Goal of the exercise: Everything from the first line to the line containing "return step /" is to be repeated exactly; nothing past it.

CAD and scene scripts
○ ○ ○ ○ ○ ○ ○

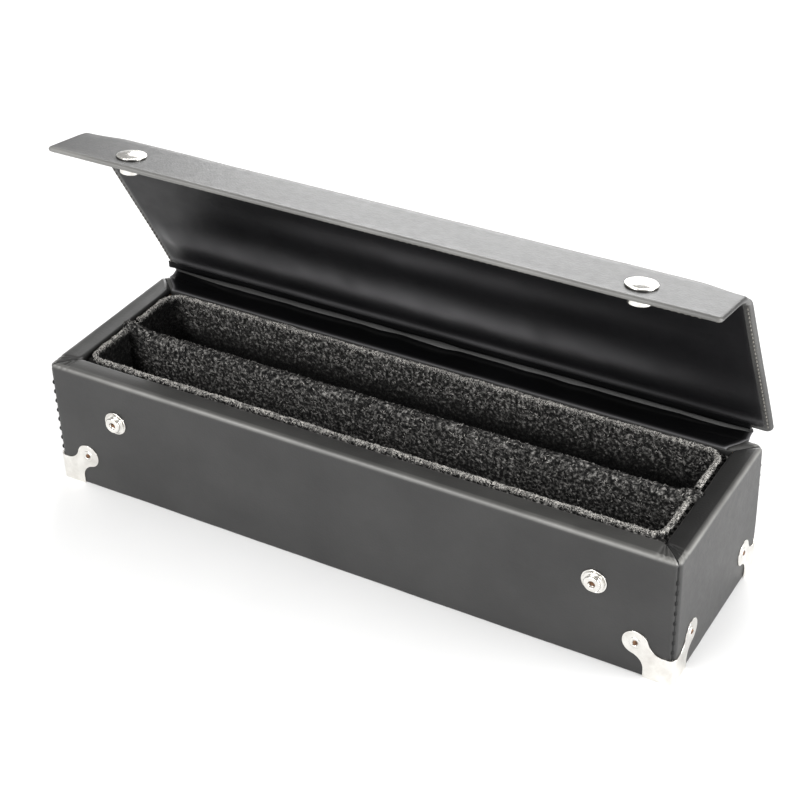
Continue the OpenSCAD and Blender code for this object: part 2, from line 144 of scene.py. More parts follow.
def faceOutwards(piece, toward=None):
    # merges doubles and turns all faces the same way, outwards; an open surface is turned to look
    # toward a direction
    work = bmesh.new()
    work.from_mesh(piece.data)
    bmesh.ops.remove_doubles(work, verts=work.verts, dist=1e-7)
    bmesh.ops.recalc_face_normals(work, faces=work.faces)
    if toward is not None:
        facing = sum((face.normal * face.calc_area() for face in work.faces), Vector())
        if facing.dot(Vector(toward)) < 0:
            bmesh.ops.reverse_faces(work, faces=work.faces)
    work.to_mesh(piece.data)
    work.free()


def meshPoints(piece):
    # a piece's own vertices, in millimetres
    points = np.empty(len(piece.data.vertices) * 3)
    piece.data.vertices.foreach_get("co", points)
    return points.reshape(-1, 3) / mm


def paintValue(piece, name, value):
    # stores a number from 0 to 1 for each vertex, for a material to read: rubbed wear with painted highlight,
    # painted shade, or tone
    attribute = piece.data.attributes.new(name, "FLOAT", "POINT")
    attribute.data.foreach_set("value", np.clip(value, 0, 1).astype(np.float32))


def addThickness(piece, thickness, offset=-1.0):
    # gives a surface its wall, in millimetres, away from the side that its faces look to
    solid = piece.modifiers.new("thickness", "SOLIDIFY")
    solid.thickness = thickness * mm
    solid.offset = offset
    solid.use_even_offset = False


def lineDirections(line):
    # unit steps along a line of points, from the differences of their neighbours
    step = np.gradient(line, axis=0)
    return step / np.linalg.norm(step, axis=1)[:, None]


def ringAround(side, across, steps):
    # a circle of unit vectors, side * cos(a) + across * sin(a), for each pair of sides
    a = np.linspace(0, 2 * np.pi, steps, endpoint=False)[:, None]
    side, across = np.asarray(side, float)[..., None, :], np.asarray(across, float)[..., None, :]
    return side * np.cos(a) + across * np.sin(a)


def arcPoints(centre, radius, start, end, count):
    # points on a circle from angle start to angle end, in degrees
    a = np.radians(np.linspace(start, end, count))
    return np.stack([centre[0] + radius * np.cos(a), centre[1] + radius * np.sin(a)], axis=-1)


def evenSteps(line, count=None, step=None):
    # points at even distances along a line, from its summed lengths
    run = np.concatenate([[0], np.cumsum(np.linalg.norm(np.diff(line, axis=0), axis=1))])
    want = np.linspace(0, run[-1], count or int(run[-1] / step))
    return np.stack([np.interp(want, run, line[:, k]) for k in range(line.shape[1])], axis=-1)


def smoothPath(points, count):
    # Catmull-Rom curve through the points, sampled evenly by its length
    p = np.asarray(points, float)
    p = np.vstack([2 * p[0] - p[1], p, 2 * p[-1] - p[-2]])
    t = np.linspace(0, len(p) - 3 - 1e-9, 60 * len(p))
    i = t.astype(int)
    f = (t - i)[:, None]
    a, b, c, d = p[i], p[i + 1], p[i + 2], p[i + 3]
    square, cube = 2 * a - 5 * b + 4 * c - d, 3 * b - a - 3 * c + d
    dense = 0.5 * (2 * b + (c - a) * f + square * f ** 2 + cube * f ** 3)
    return evenSteps(dense, count)


noiseMix = {"axes": (374761393, 668265263, 306783378), "seed": 1442695041, "stir": 1274126177}


def softNoise(points, seed=0):
    # smooth noise from -1 to 1: random values on a lattice, mixed with s * s * (3 - 2 * s)
    p = np.asarray(points, float)
    cell = np.floor(p).astype(np.int64)
    f = p - cell
    f = f * f * (3 - 2 * f)
    total = np.zeros(p.shape[:-1])
    for corner in range(2 ** p.shape[-1]):
        bits = np.array([(corner >> k) & 1 for k in range(p.shape[-1])])
        at = cell + bits
        h = (at * np.array(noiseMix["axes"])[: p.shape[-1]]).sum(-1) + seed * noiseMix["seed"]
        h = (h ^ (h >> 13)) * noiseMix["stir"]
        value = ((h ^ (h >> 16)) & 0xFFFF) / 32767.5 - 1
        weight = np.prod(np.where(bits == 1, f, 1 - f), axis=-1)
        total += weight * value
    return total


def smoothStep(x, low, high):
    # 0 below low, 1 above high, s * s * (3 - 2 * s) between
    s = np.clip((x - low) / (high - low), 0, 1)
    return s * s * (3 - 2 * s)


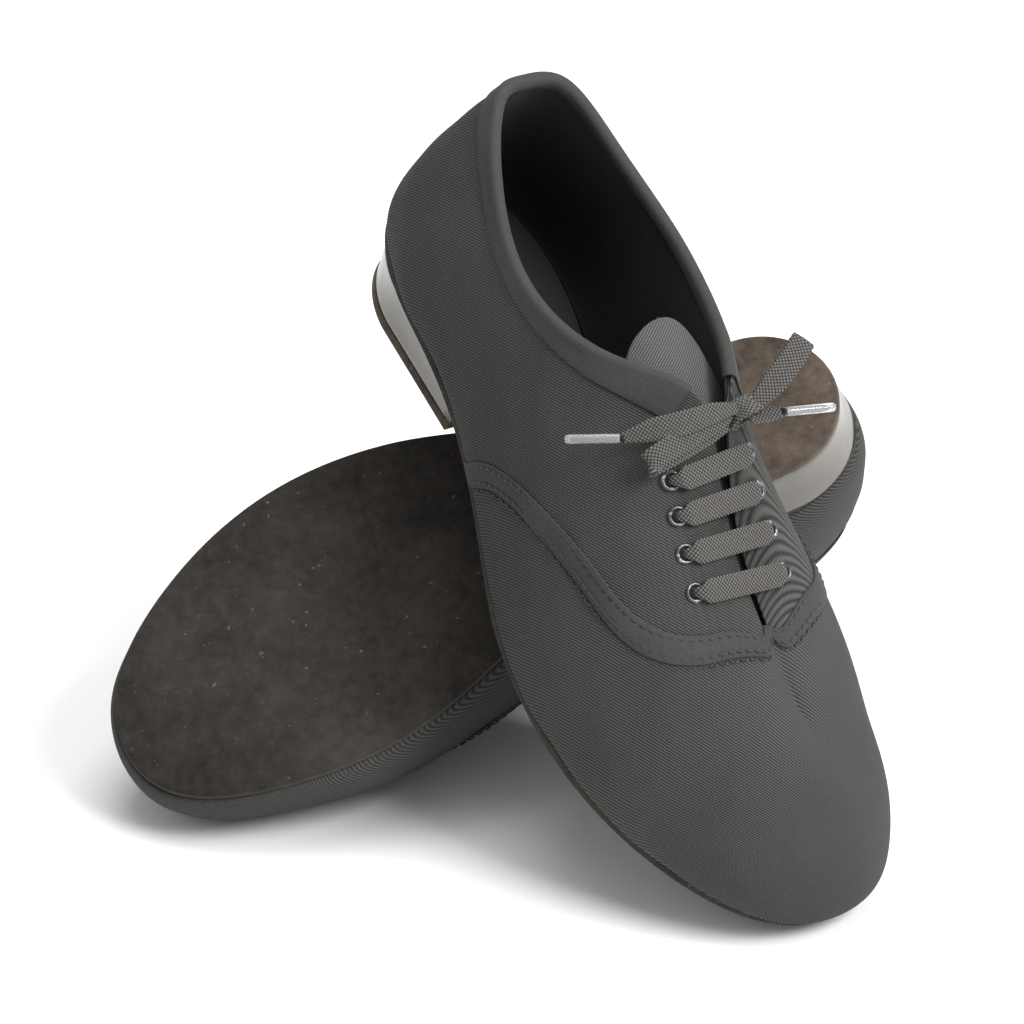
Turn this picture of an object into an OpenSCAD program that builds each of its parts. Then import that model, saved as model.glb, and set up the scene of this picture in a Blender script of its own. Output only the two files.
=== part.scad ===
// A pair of men's lace-up canvas dance shoes, each of about 27 separate pieces.
// One shoe is drawn once, as the right shoe: heel at x = 0, toe along +X, inner side +Y, ground at z = 0.
// The left shoe is its mirror image. The pair lies as it is set down: the left shoe on its
// instep with the sole up, the right shoe leaning across its waist with the toe on the ground.

/* [Heel] */
// Height of the heel at its front face, top piece included
heel_h = 22.5; // [20:0.5:26]
// Thickness of the suede top piece under the heel
top_piece_t = 4; // [3:0.5:5]
// Distance from the back of the shoe to the front face of the heel
heel_len = 79; // [72:1:84]
// Half width of the heel block where it meets the ground
heel_half_w = 27; // [25:0.5:30]

/* [Sole] */
// Thickness of the suede outsole
outsole_t = 4; // [3.5:0.1:4]
// Lift of the toe tip above the ground
toe_spring = 9; // [6:0.5:12]
// Thickness of the insole board
board_t = 2; // [1.5:0.1:2.2]
// Thickness of the foam sock that the foot stands on
sock_t = 1.2; // [0.8:0.1:1.5]

/* [Upper] */
// Thickness of the canvas
canvas_t = 1.1; // [0.8:0.1:1.1]
// How far the sides swell out beyond the edge of the sole
side_swell = 4.2; // [3:0.1:5]
// Half width of the tongue at its foot
tongue_half_w = 21; // [17:0.5:21]
// Thickness of the tongue
tongue_t = 1.8; // [1.2:0.1:2]

/* [Lacing] */
// Outer radius of an eyelet's rim
eyelet_r = 3.4; // [3:0.1:3.6]
// Inner radius of an eyelet
eyelet_bore_r = 2.1; // [1.9:0.05:2.2]
// Width of the flat lace
lace_w = 8; // [6:0.5:8]
// Thickness of the flat lace
lace_t = 1.4; // [1:0.1:1.6]
// Radius of the clear tips at the lace's ends
aglet_r = 1.5; // [1.2:0.1:1.6]
// Length of the clear tips
aglet_len = 18; // [15:1:20]

/* [Hidden] */

// Where each shoe stands, and how it is turned about X, then Y, then Z
left_at = [122.8, 57.7, 125.3];
left_turn = [149.4, 17.5, -157.2];
right_at = [-37, 80, 165.5];
right_turn = [-6.3, 36.9, -53.2];

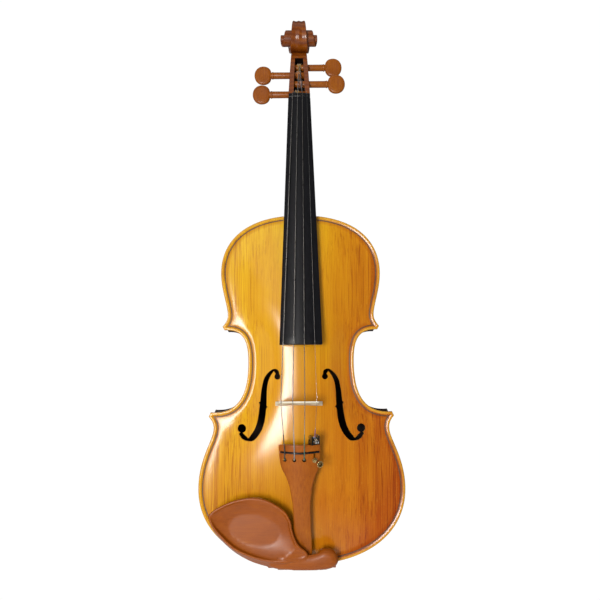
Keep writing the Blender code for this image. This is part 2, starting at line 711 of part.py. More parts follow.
LAST = STEPS
for side in (-1, 1):
    for i in range(START, LAST):
        if i + TURN <= LAST - 1:
            sf.append([edge_v(i, side), edge_v(i + 1, side), base_v(i + 1, side), base_v(i, side)])
            sf.append([base_v(i, side), base_v(i + 1, side), edge_v(i + 1 + TURN, side), edge_v(i + TURN, side)])
    # the eye: a fan inside the last turn
    w = spiral(LAST)[1]
    c = put(("c", side), (side * w, EYE_Z, EYE_H))
    for i in range(LAST - TURN, LAST):
        sf.append([edge_v(i, side), edge_v(i + 1, side), c])
    sf.append([c, edge_v(LAST - TURN, side), base_v(LAST - TURN, side), edge_v(LAST, side)])
for i in range(START, START + TURN - 1):
    sf.append([edge_v(i, 1), edge_v(i + 1, 1), edge_v(i + 1, -1), edge_v(i, -1)])
i = START + TURN - 1
sf.append([edge_v(i, 1), edge_v(i + 1, 1), base_v(START, 1), base_v(START, -1), edge_v(i + 1, -1), edge_v(i, -1)])
sf.append([edge_v(START, 1), base_v(START, 1), base_v(START, -1), edge_v(START, -1)])
scroll = mesh_object("scroll", sv, sf, None)
boolean(neck, scroll, "UNION")

# the trough in the pegbox and the peg holes through its cheeks
secs = []
for z, hf, hb, w in ((488.7, -8.6, -20.2, 6.2), (491.2, -8.4, -21.0, 6.2), (491.6, 5, -21.2, 6.2), (505, 0, -27.5, 5.9), (520, -6, -34.5, 5.5), (535, -14, -41.5, 5.0), (545.5, -20, -46.0, 4.6)):
    secs.append([(-w, z, hf), (w, z, hf), (w, z, hb), (-w, z, hb)])
boolean(neck, loft("trough", secs))
for name, (z, h) in zip("gdae", PEG_ZH):
    boolean(neck, rod("peg_hole_" + name, PEG_R + 0.35, W(-30, z, h), W(30, z, h), sides=16))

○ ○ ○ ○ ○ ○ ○

Written reply:
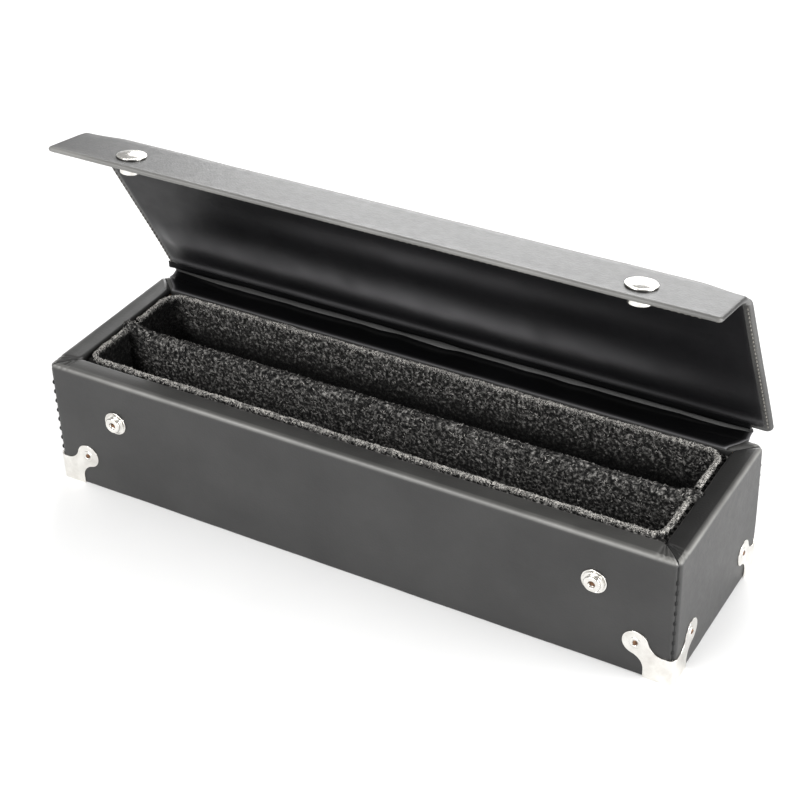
Continue the OpenSCAD and Blender code for this object: part 2, from line 144 of scene.py. More parts follow.
def faceOutwards(piece, toward=None):
    # merges doubles and turns all faces the same way, outwards; an open surface is turned to look
    # toward a direction
    work = bmesh.new()
    work.from_mesh(piece.data)
    bmesh.ops.remove_doubles(work, verts=work.verts, dist=1e-7)
    bmesh.ops.recalc_face_normals(work, faces=work.faces)
    if toward is not None:
        facing = sum((face.normal * face.calc_area() for face in work.faces), Vector())
        if facing.dot(Vector(toward)) < 0:
            bmesh.ops.reverse_faces(work, faces=work.faces)
    work.to_mesh(piece.data)
    work.free()


def meshPoints(piece):
    # a piece's own vertices, in millimetres
    points = np.empty(len(piece.data.vertices) * 3)
    piece.data.vertices.foreach_get("co", points)
    return points.reshape(-1, 3) / mm


def paintValue(piece, name, value):
    # stores a number from 0 to 1 for each vertex, for a material to read: rubbed wear with painted highlight,
    # painted shade, or tone
    attribute = piece.data.attributes.new(name, "FLOAT", "POINT")
    attribute.data.foreach_set("value", np.clip(value, 0, 1).astype(np.float32))


def addThickness(piece, thickness, offset=-1.0):
    # gives a surface its wall, in millimetres, away from the side that its faces look to
    solid = piece.modifiers.new("thickness", "SOLIDIFY")
    solid.thickness = thickness * mm
    solid.offset = offset
    solid.use_even_offset = False


def lineDirections(line):
    # unit steps along a line of points, from the differences of their neighbours
    step = np.gradient(line, axis=0)
    return step / np.linalg.norm(step, axis=1)[:, None]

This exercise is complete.